• [DIRECTION] Output the lines below exactly, please, from the first line until the line with "helper round one", counting both.

— begin DATA BLOCK —

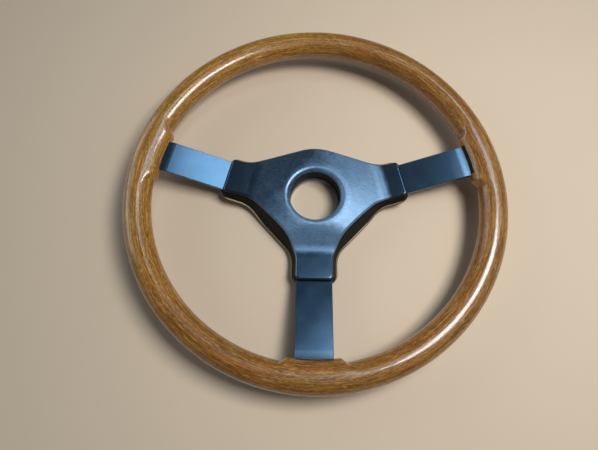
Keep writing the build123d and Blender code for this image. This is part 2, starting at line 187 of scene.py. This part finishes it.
class Shader:
    """Small helper round one node tree."""

    def __init__(self, name, colour, roughness, **settings):
        self.material = bpy.data.materials.new(name)
        self.material.use_nodes = True
        self.tree = self.material.node_tree
        self.surface = self.tree.nodes["Principled BSDF"]
        self.surface.inputs["Base Color"].default_value = (*colour, 1)
        self.surface.inputs["Roughness"].default_value = roughness
        for socket, value in settings.items():
            self.surface.inputs[socket.replace("_", " ")].default_value = value

    def node(self, kind, **settings):
        made = self.tree.nodes.new(kind)
        for key, value in settings.items():
            setattr(made, key, value)
        return made

    def feed(self, value, socket):
        """Sets a socket to a number or a colour, or links a node's output to it."""
        if isinstance(value, (int, float)):
            socket.default_value = value
        elif isinstance(value, tuple):
            socket.default_value = (*value, 1)
        else:
            self.tree.links.new(value, socket)

    def drive(self, socket, source):
        """Links a node's output to the surface shader."""
        self.feed(source, self.surface.inputs[socket])

    def math(self, operation, *values):
        made = self.node("ShaderNodeMath", operation=operation)
        for socket, value in zip(made.inputs, values):
            self.feed(value, socket)
        return made.outputs[0]

    def plus(self, a, b):
        return self.math("ADD", a, b)

    def times(self, a, b):
        return self.math("MULTIPLY", a, b)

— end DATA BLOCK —

• [FINISHED ANSWER]
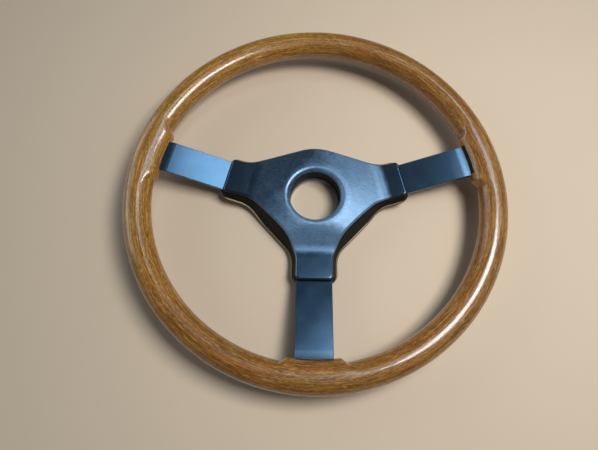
Keep writing the build123d and Blender code for this image. This is part 2, starting at line 187 of scene.py. This part finishes it.
class Shader:
    """Small helper round one node tree."""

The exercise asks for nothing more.